→ Your goal: Starting at the line that has "belt.position.set(-(box.min.x + box.max.x)" and stopping after the line that has "FULL_TURN = 2 * math.pi", reproduce the listing below exactly; omit everything else.

· · ·

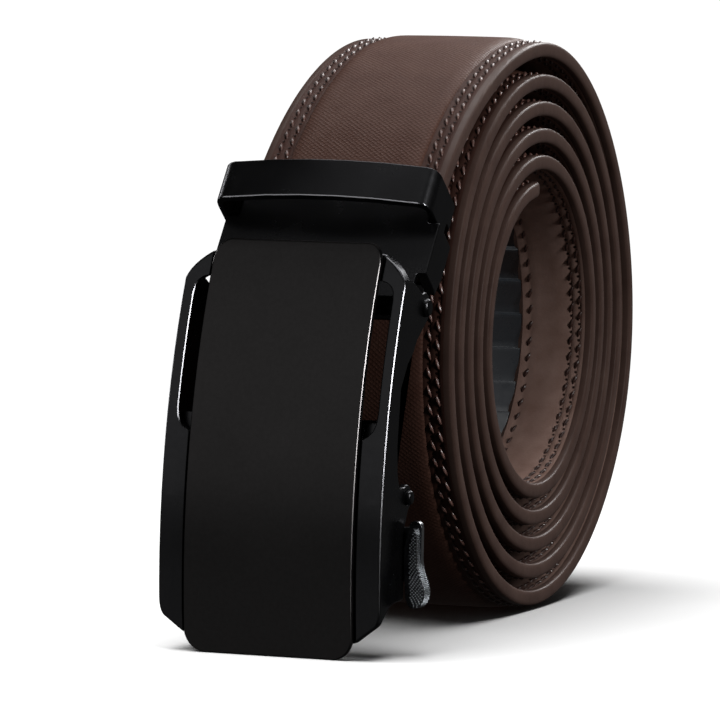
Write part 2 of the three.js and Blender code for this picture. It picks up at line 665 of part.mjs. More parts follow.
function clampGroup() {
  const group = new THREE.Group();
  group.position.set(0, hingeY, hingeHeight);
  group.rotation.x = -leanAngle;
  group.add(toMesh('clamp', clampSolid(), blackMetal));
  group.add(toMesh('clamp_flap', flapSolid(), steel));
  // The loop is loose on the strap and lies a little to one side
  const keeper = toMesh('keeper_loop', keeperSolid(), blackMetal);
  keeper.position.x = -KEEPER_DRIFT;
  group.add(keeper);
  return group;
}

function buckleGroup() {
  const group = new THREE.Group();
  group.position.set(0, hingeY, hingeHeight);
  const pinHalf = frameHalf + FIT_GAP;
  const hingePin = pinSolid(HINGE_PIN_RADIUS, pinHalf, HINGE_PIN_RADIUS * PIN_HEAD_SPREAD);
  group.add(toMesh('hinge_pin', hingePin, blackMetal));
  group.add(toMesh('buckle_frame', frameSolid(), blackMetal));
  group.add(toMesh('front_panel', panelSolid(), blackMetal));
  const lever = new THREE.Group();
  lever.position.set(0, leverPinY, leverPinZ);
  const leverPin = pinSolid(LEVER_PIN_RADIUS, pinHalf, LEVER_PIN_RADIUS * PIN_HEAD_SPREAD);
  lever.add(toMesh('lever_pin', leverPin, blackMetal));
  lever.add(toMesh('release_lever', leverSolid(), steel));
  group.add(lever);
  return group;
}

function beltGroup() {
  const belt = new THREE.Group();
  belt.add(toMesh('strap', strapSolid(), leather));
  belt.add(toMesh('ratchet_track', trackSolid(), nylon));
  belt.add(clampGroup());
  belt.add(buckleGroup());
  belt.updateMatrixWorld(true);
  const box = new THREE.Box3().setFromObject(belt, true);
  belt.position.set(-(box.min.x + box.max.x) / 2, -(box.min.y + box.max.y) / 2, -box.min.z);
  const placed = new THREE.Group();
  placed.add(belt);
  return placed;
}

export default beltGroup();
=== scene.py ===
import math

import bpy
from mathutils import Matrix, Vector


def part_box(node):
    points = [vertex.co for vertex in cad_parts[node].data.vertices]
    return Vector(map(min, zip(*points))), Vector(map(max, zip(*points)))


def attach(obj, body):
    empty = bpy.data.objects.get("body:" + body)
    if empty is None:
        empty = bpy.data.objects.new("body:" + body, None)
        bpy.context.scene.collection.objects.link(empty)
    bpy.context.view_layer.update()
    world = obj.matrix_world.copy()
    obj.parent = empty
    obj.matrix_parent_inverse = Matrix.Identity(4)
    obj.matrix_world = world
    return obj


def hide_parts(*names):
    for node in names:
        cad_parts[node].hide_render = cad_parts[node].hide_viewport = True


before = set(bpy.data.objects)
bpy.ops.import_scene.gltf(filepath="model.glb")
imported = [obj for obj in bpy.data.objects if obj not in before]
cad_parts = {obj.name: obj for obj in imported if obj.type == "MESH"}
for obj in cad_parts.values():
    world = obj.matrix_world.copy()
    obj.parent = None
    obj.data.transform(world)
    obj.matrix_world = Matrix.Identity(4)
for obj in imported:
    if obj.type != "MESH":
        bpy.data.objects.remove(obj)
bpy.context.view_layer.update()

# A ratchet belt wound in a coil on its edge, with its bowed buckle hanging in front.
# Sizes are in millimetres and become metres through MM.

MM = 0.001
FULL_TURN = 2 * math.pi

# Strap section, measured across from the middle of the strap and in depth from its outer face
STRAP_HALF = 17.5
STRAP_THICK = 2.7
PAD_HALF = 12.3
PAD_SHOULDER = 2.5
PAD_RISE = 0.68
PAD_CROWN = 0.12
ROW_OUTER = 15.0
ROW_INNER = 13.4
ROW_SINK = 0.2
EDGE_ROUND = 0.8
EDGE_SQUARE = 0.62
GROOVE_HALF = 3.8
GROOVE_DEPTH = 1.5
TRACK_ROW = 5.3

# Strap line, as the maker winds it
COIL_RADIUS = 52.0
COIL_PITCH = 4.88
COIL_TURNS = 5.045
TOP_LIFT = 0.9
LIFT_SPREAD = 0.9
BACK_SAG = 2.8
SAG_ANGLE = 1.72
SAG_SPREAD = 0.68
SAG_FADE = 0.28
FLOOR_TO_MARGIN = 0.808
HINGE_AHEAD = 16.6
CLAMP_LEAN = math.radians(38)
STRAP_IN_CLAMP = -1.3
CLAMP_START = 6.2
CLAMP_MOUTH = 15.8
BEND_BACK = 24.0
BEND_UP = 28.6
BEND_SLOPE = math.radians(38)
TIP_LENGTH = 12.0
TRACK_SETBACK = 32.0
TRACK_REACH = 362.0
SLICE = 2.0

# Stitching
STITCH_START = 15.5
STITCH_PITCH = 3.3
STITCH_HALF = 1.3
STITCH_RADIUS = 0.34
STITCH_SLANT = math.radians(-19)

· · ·

→ Full response:
  belt.position.set(-(box.min.x + box.max.x) / 2, -(box.min.y + box.max.y) / 2, -box.min.z);
  const placed = new THREE.Group();
  placed.add(belt);
  return placed;
}

export default beltGroup();
=== scene.py ===
import math

import bpy
from mathutils import Matrix, Vector


def part_box(node):
    points = [vertex.co for vertex in cad_parts[node].data.vertices]
    return Vector(map(min, zip(*points))), Vector(map(max, zip(*points)))


def attach(obj, body):
    empty = bpy.data.objects.get("body:" + body)
    if empty is None:
        empty = bpy.data.objects.new("body:" + body, None)
        bpy.context.scene.collection.objects.link(empty)
    bpy.context.view_layer.update()
    world = obj.matrix_world.copy()
    obj.parent = empty
    obj.matrix_parent_inverse = Matrix.Identity(4)
    obj.matrix_world = world
    return obj


def hide_parts(*names):
    for node in names:
        cad_parts[node].hide_render = cad_parts[node].hide_viewport = True


before = set(bpy.data.objects)
bpy.ops.import_scene.gltf(filepath="model.glb")
imported = [obj for obj in bpy.data.objects if obj not in before]
cad_parts = {obj.name: obj for obj in imported if obj.type == "MESH"}
for obj in cad_parts.values():
    world = obj.matrix_world.copy()
    obj.parent = None
    obj.data.transform(world)
    obj.matrix_world = Matrix.Identity(4)
for obj in imported:
    if obj.type != "MESH":
        bpy.data.objects.remove(obj)
bpy.context.view_layer.update()

# A ratchet belt wound in a coil on its edge, with its bowed buckle hanging in front.
# Sizes are in millimetres and become metres through MM.

MM = 0.001
FULL_TURN = 2 * math.pi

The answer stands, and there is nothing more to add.